Systems and methods for cache coherency in multi-processor systems. A cache coherency system is used in a multi-processor computer system having a physical memory system in communication with the processors via a communication medium. A processor-side cache memory subsystem is associated with each processor of the multi-processor computer system. The cache coherency system includes a cache tag memory structure having a number of entries substantially equal to the defined number of entries for each processor-side cache memory. Each entry of the cache tag memory structure has at least one field corresponding to each processor-side cache memory subsystem.

Description

    BACKGROUND
  • 1. Field of the Invention
  • The invention generally relates to cache memory systems for multiprocessor computer systems.
  • 2. Discussion of Related Art
  • Modern computer systems depend on memory caches to reduce latency and improve the bandwidth available for memory references. The general idea underlying memory cache is to use high-speed memory to hold a subset of the data or instructions held in the main memory system of the computer. A variety of techniques are known to try to hold the “best” data or instructions in cache memory, i.e., the instructions or data most likely to be used repeatedly by the central processing unit (CPU) and thus gain the maximum benefit from being held in the memory cache.
  • Many cache designs use something known as “cache tags” to determine whether the cache holds the data for a given memory access. Typically, some hash function (F-index) of the memory address bits of the memory reference is used to index into a cache tag memory structure to select one or more (a “set” of) corresponding tag entries.
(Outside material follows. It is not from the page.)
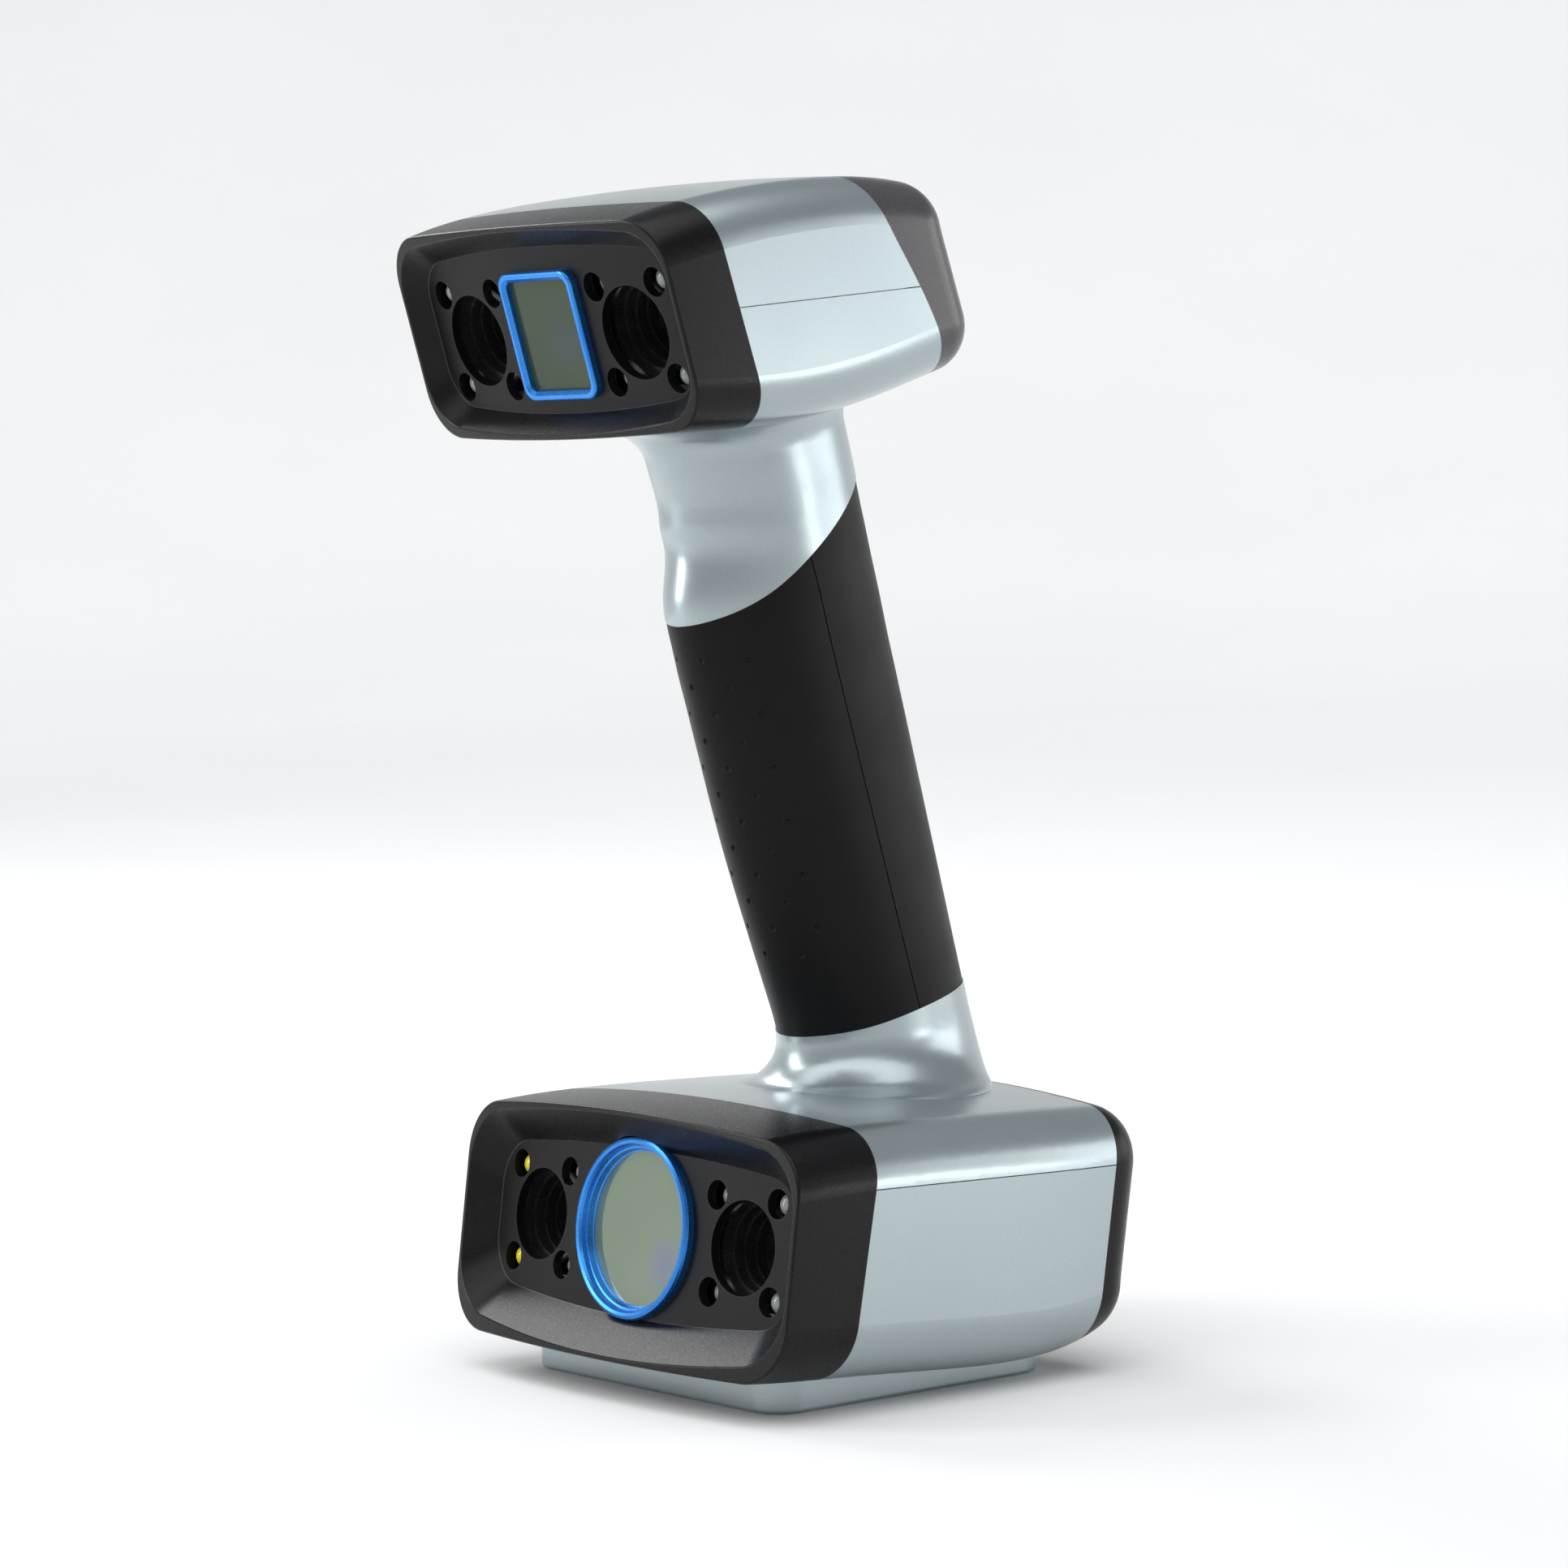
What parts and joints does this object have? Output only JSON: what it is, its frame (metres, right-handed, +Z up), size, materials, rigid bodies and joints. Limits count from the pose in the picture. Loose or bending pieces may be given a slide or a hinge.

Another complementary hash function (F-tag) of the address is then compared to each tag of the selected set.
  • If the F-tag matches any of the selected set of tags, then the cache contains the data for the corresponding memory address; this is referred to as a “cache hit.” Practitioners skilled in the art will appreciate that a cache hit determination may involve more than memory address comparison. For example, it may include things like consideration of ownership status of the data to permit write operations.
  • If the F-tag does not match any of the selected set of tags, then the cache does not contain the data for the corresponding memory address; this is referred to as a “cache miss.” When a memory access “misses” in the cache, the desired memory contents must be accessed from other memory, such as main memory, a higher-level cache (e.g., when multi-level caching is employed) or perhaps from another cache (e.g., in some multi-processor designs).
  • Multi-processor systems generally have a separate cache(s) associated with each processor. These systems require a protocol for ensuring the consistency, or coherence, of data values among the caches. That is, for a given memory address, each processor must “see” the identical data value stored at that address when a processor attempts to access data from that address.
  • There are many cache coherence protocols in use. These protocols are implemented in either hardware or software. The most common approaches are variants of the “snooping” scheme or the “directory” scheme.
  • In snooping protocols, every time a reference misses in a cache, all other caches are “probed” to determine whether the referenced data is referenced in any of the other caches. Thus each cache must have some mechanism for broadcasting the probe request to all other caches. Likewise the caches must have some mechanism for handling the probe requests. The protocols generally require that the probe requests reach all caches in exactly the same order. The initiating cache must wait for completion of the probe by all other caches. Consequently, these restrictions often result in performance and scalability limitations.
  • In directory protocols, every reference that misses in cache is sent to the memory controller responsible for the referenced address. The controller maintains a directory with one entry for each block of memory. The directory contents for a given block indicate which processor(s) may have cached copies of the block. If the block is cached anywhere, depending on the block state in the directory and the type of request, the memory controller may need to obtain the block from the cache where it resides, or invalidate copies of the block in any caches which contain copies. This process typically involves a complex exchange of messages.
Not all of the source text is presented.